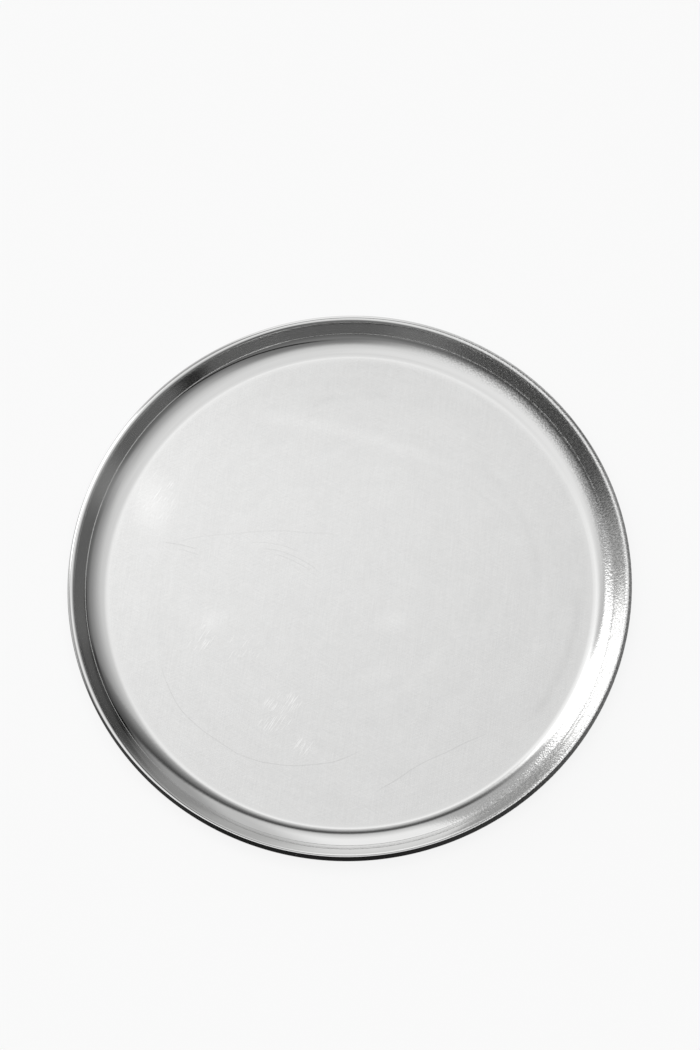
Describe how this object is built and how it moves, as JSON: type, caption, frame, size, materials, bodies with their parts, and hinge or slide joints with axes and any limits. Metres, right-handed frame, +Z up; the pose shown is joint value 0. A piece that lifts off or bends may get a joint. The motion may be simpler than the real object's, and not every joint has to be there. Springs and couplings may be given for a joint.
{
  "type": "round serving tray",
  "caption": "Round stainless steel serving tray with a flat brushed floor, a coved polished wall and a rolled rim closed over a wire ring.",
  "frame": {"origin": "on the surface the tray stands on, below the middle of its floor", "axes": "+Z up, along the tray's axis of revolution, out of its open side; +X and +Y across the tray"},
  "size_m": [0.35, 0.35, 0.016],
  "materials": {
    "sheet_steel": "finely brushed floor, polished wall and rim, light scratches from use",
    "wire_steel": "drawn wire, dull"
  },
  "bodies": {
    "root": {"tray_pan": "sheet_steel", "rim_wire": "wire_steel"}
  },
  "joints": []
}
===
* [Stated goal] Please set down the whole listing above without altering a single line.

* [Task result]
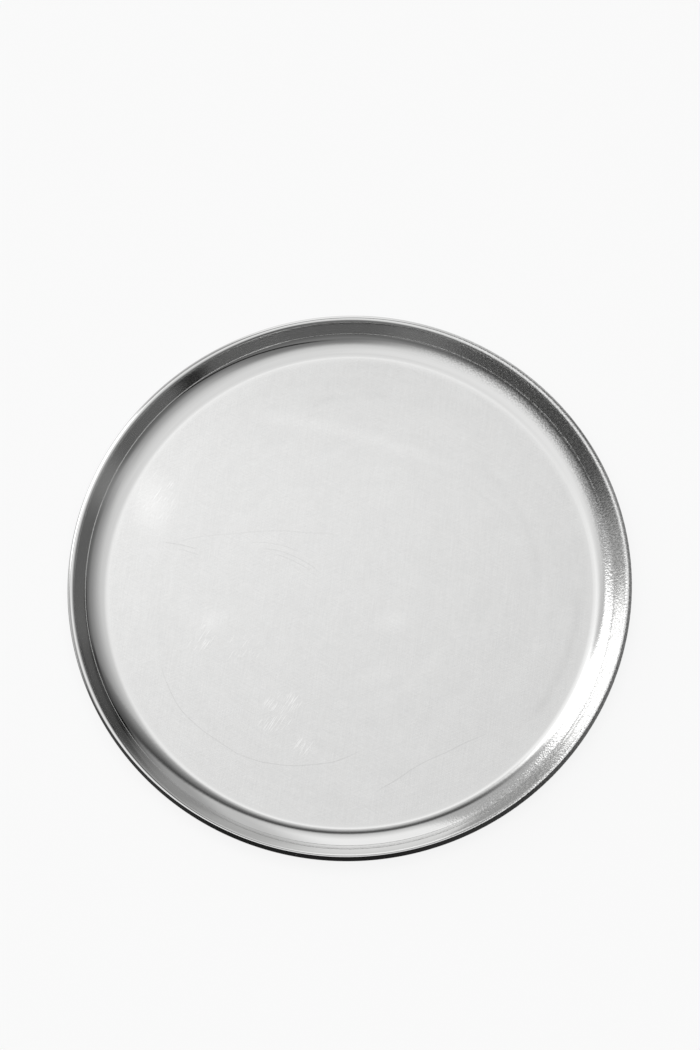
Describe how this object is built and how it moves, as JSON: type, caption, frame, size, materials, bodies with their parts, and hinge or slide joints with axes and any limits. Metres, right-handed frame, +Z up; the pose shown is joint value 0. A piece that lifts off or bends may get a joint. The motion may be simpler than the real object's, and not every joint has to be there. Springs and couplings may be given for a joint.
{
  "type": "round serving tray",
  "caption": "Round stainless steel serving tray with a flat brushed floor, a coved polished wall and a rolled rim closed over a wire ring.",
  "frame": {"origin": "on the surface the tray stands on, below the middle of its floor", "axes": "+Z up, along the tray's axis of revolution, out of its open side; +X and +Y across the tray"},
  "size_m": [0.35, 0.35, 0.016],
  "materials": {
    "sheet_steel": "finely brushed floor, polished wall and rim, light scratches from use",
    "wire_steel": "drawn wire, dull"
  },
  "bodies": {
    "root": {"tray_pan": "sheet_steel", "rim_wire": "wire_steel"}
  },
  "joints": []
}